Scottish Power chief executive Keith Anderson said ScottishPower “is proof that offshore wind works” and said the company and industry had worked tirelessly to bring down costs. “Having transitioned to 100% renewable energy, we will be building more windfarms to help the UK shift to a cleaner electric economy,” he said, noting that two of the company’s offshore windfarms in East Anglia will replace all of the old thermal generation the company has sold. “We are ready to invest more by actively pursuing future offshore projects both north and south of the border,” Mr Anderson said.
“We have a fantastic supply chain already in place in the UK, from businesses in and around East Anglia to across England, across Scotland as well as Northern Ireland. The Sector Deal will attract even more businesses in the UK to join the offshore wind supply chain and we are excited to see the transformative impact this will have on our projects.”
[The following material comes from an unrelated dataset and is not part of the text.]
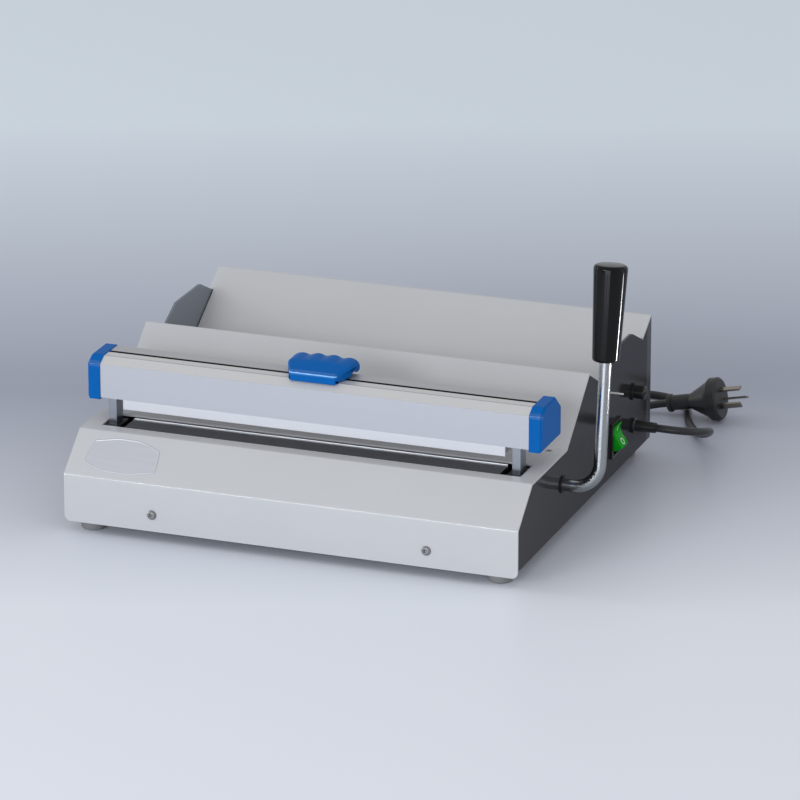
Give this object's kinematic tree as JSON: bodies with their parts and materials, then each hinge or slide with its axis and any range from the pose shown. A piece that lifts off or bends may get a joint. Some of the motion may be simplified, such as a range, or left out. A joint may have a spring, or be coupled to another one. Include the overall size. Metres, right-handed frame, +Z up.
{
  "type": "manual sealing machine",
  "caption": "Tabletop hand-lever film sealer with a blue-capped press bar, sliding film cutter, roll trough, rocker switch and a mains lead with plug.",
  "frame": {"origin": "under the middle of the machine's box, on the surface it stands on, with the free cord and plug left out", "axes": "+X to the machine's right, where its lever is; +Y from the front panel to the back; +Z up"},
  "size_m": [0.4392, 0.4674, 0.2283],
  "materials": {
    "cover_paint": "satin light grey powder coat",
    "side_paint": "glossy dark grey paint",
    "zinc_plate": "zinc plated",
    "foot_rubber": "matt",
    "jaw_metal": "dark anodised",
    "ribbon": "bright resistance ribbon",
    "cloth": "coated glass cloth",
    "black_nylon": "matt",
    "black_gloss": "glossy",
    "laminations": "varnished laminations",
    "winding": "varnished copper wire",
    "ivory_plastic": "satin",
    "dark_red_plastic": "matt",
    "polished_steel": "polished",
    "satin_aluminium": "satin anodised",
    "blue_plastic": "glossy",
    "red_silicone": "matt",
    "post_steel": "brushed",
    "white_nylon": "matt",
    "green_plastic": "glossy",
    "cord_rubber": "satin",
    "plated_brass": "plated"
  },
  "bodies": {
    "base": {"front_cover": "cover_paint", "rear_cover": "cover_paint", "left_side_plate": "side_paint", "right_side_plate": "side_paint", "base_tray": "zinc_plate", "feet": "foot_rubber", "cover_screws": "zinc_plate", "jaw_brackets": "zinc_plate", "lower_jaw": "jaw_metal", "insulation_strip": "cloth", "heating_element": "ribbon", "nonstick_tape": "cloth", "clamp_strips": "zinc_plate", "post_guides": "black_nylon", "shaft_bushes": "black_nylon", "switch_frame": "black_gloss", "fuse_holder": "black_gloss", "fuse_cap": "black_gloss", "cord_gland": "black_nylon", "transformer_core": "laminations", "transformer_coil": "winding", "terminal_block": "ivory_plastic", "limit_switch": "dark_red_plastic", "left_return_spring": "zinc_plate", "right_return_spring": "zinc_plate", "cord_lead": "cord_rubber", "cord_coil": "cord_rubber", "cord_tail": "cord_rubber", "plug_body": "black_nylon", "plug_pins": "plated_brass"},
    "lever": {"lever_rod": "polished_steel", "lever_grip": "black_gloss", "left_crank_arm": "zinc_plate", "right_crank_arm": "zinc_plate", "shaft_collars": "zinc_plate"},
    "press": {"press_bar": "satin_aluminium", "left_end_cap": "blue_plastic", "right_end_cap": "blue_plastic", "jaw_holder": "satin_aluminium", "silicone_strip": "red_silicone", "left_post": "post_steel", "right_post": "post_steel", "crank_pins": "zinc_plate", "post_screws": "zinc_plate"},
    "cutter": {"cutter_handle": "blue_plastic", "cutter_shoe": "white_nylon", "cutter_blade": "post_steel"},
    "rocker": {"switch_rocker": "green_plastic"}
  },
  "joints": [
    {"name": "lever_turn", "type": "hinge", "parent": "base", "child": "lever", "pos_m": [-0.0212, -0.06, 0.0495], "axis": [1, 0, 0], "range_deg": [0, 15.27]},
    {"name": "press_slide", "type": "slide", "parent": "base", "child": "press", "axis": [0, 0, -1], "range_m": [0, 0.0126], "stiffness_N_per_m": 1200, "springref_m": -0.01, "deforming": ["left_return_spring", "right_return_spring"]},
    {"name": "cutter_slide", "type": "slide", "parent": "press", "child": "cutter", "axis": [1, 0, 0], "range_m": [-0.146, 0.146]},
    {"name": "rocker_turn", "type": "hinge", "parent": "base", "child": "rocker", "pos_m": [0.1638, 0.0715, 0.0445], "axis": [0, 1, 0], "range_deg": [0, 20]}
  ],
  "couplings": [
    {"joint": "press_slide", "follows": "lever_turn", "m_per_rad": 0.04728}
  ]
}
Scottish Renewables senior policy manager Fabrice Leveque said the deal was a “major milestone” for the government’s Industrial Strategy, setting a clear path for offshore wind, one of ambition, optimism and innovation. “That’s particularly true in Scotland, where the sector is building out again after delays which meant schemes in shallower waters further south powered ahead,” he said. “The benefits that are being realised in places like Hull and Lowestoft are now starting to appear in Scotland’s coastal towns and cities like Wick and Invergordon, heralding a new, sustainable energy future from the seas.
“With the support of government both at Westminster and in Edinburgh we, as an industry, can work together, as set out in this sector deal, to help ensure offshore wind’s benefits are felt across the country for decades to come.”